▶ The request:
Could you write out every entry exactly as it stands?

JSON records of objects
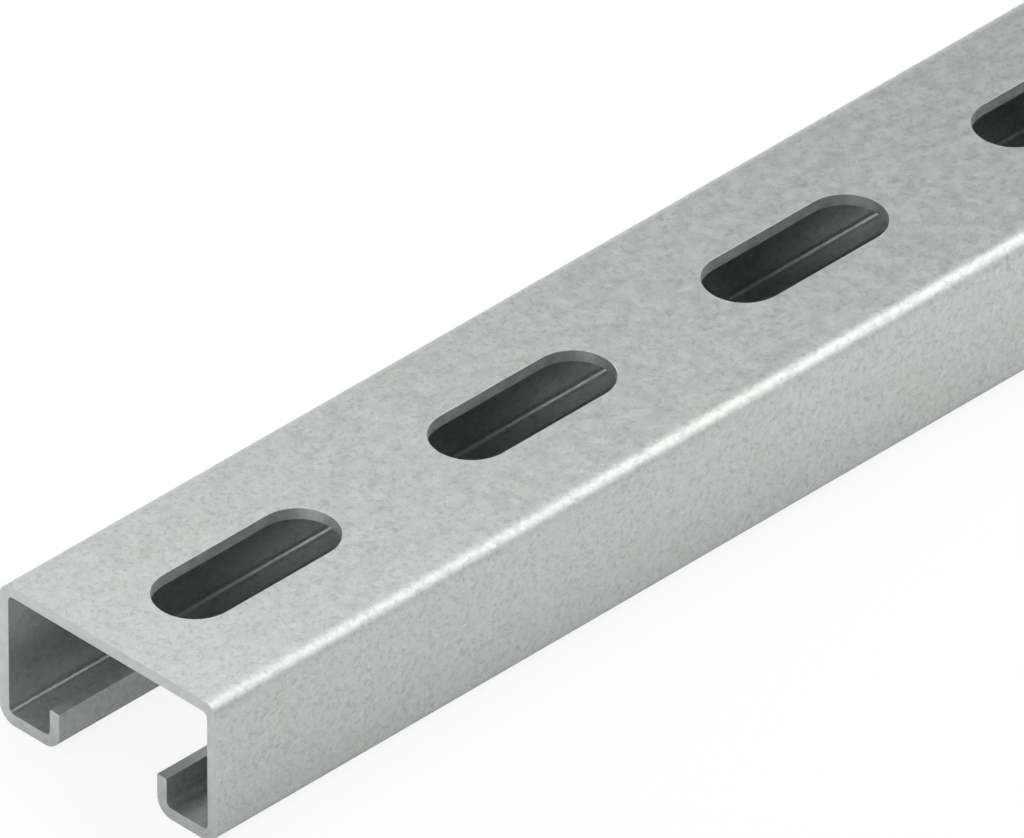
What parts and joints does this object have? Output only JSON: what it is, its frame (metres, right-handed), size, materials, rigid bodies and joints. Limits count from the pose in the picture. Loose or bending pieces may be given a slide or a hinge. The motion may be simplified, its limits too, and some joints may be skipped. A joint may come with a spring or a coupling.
{
  "type": "anchor channel",
  "caption": "Cold-formed galvanised C-section steel channel with turned-in lips along its open side and a row of round-ended slots in its web, for fixing to a wall or ceiling.",
  "frame": {"origin": "middle of the length, half way across, in the plane of the lips' undersides", "axes": "+X along the channel, +Y across it, +Z from the lips up to the slotted web"},
  "size_m": [0.5, 0.04, 0.022],
  "materials": {
    "galvanised_steel": "satin"
  },
  "bodies": {
    "root": {"anchor_channel": "galvanised_steel"}
  },
  "joints": []
}
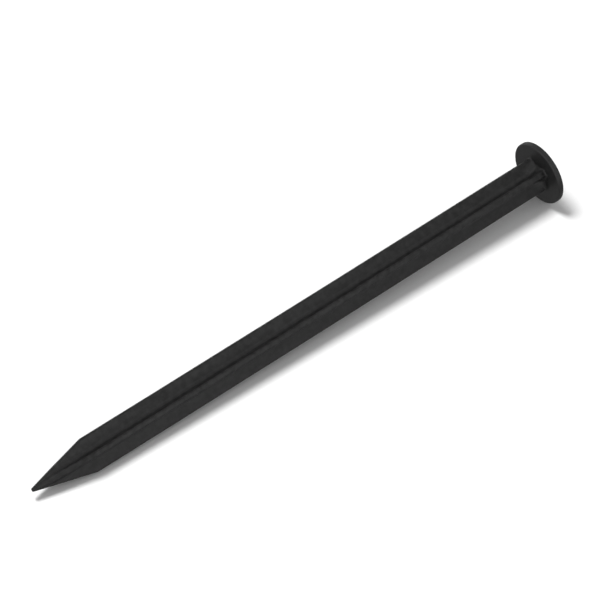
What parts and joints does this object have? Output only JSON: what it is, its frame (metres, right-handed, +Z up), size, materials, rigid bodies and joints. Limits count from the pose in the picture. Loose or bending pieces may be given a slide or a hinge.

▶ Answer in full:
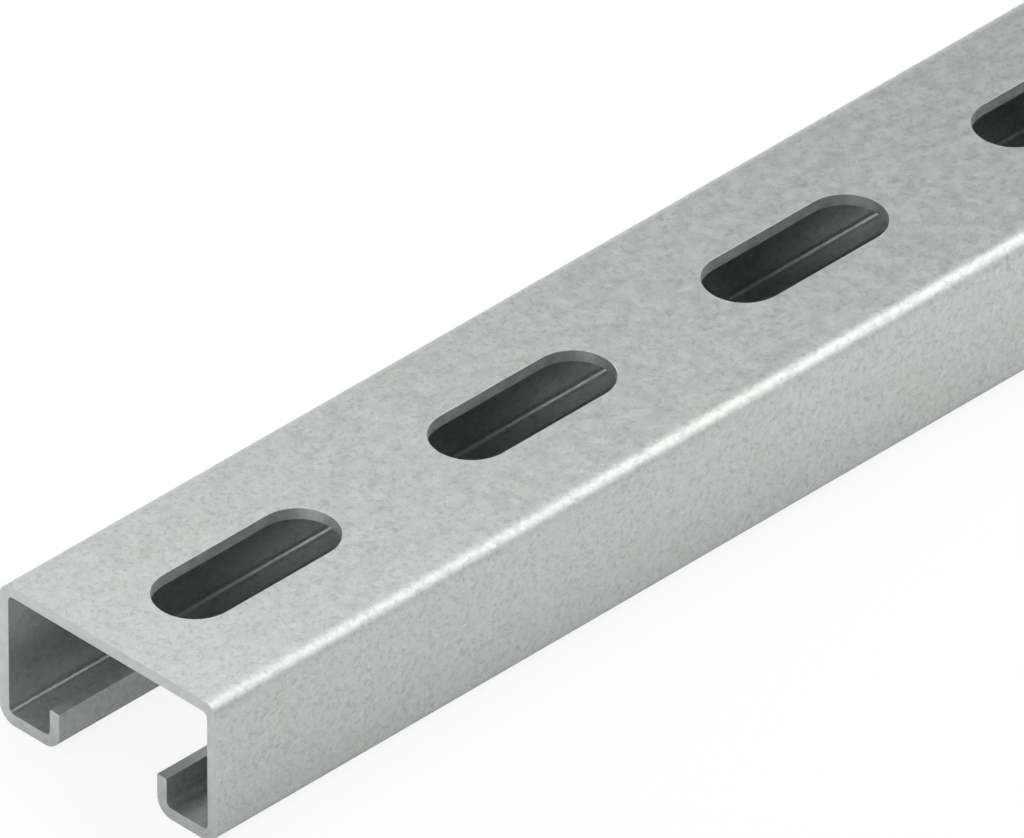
What parts and joints does this object have? Output only JSON: what it is, its frame (metres, right-handed), size, materials, rigid bodies and joints. Limits count from the pose in the picture. Loose or bending pieces may be given a slide or a hinge. The motion may be simplified, its limits too, and some joints may be skipped. A joint may come with a spring or a coupling.
{
  "type": "anchor channel",
  "caption": "Cold-formed galvanised C-section steel channel with turned-in lips along its open side and a row of round-ended slots in its web, for fixing to a wall or ceiling.",
  "frame": {"origin": "middle of the length, half way across, in the plane of the lips' undersides", "axes": "+X along the channel, +Y across it, +Z from the lips up to the slotted web"},
  "size_m": [0.5, 0.04, 0.022],
  "materials": {
    "galvanised_steel": "satin"
  },
  "bodies": {
    "root": {"anchor_channel": "galvanised_steel"}
  },
  "joints": []
}
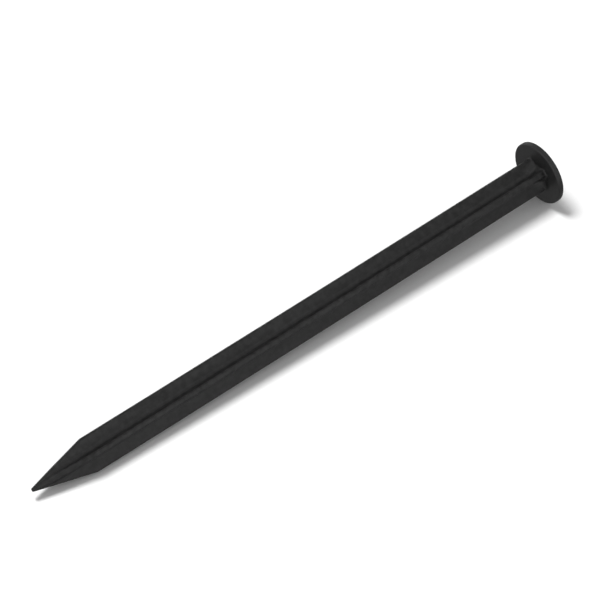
What parts and joints does this object have? Output only JSON: what it is, its frame (metres, right-handed, +Z up), size, materials, rigid bodies and joints. Limits count from the pose in the picture. Loose or bending pieces may be given a slide or a hinge.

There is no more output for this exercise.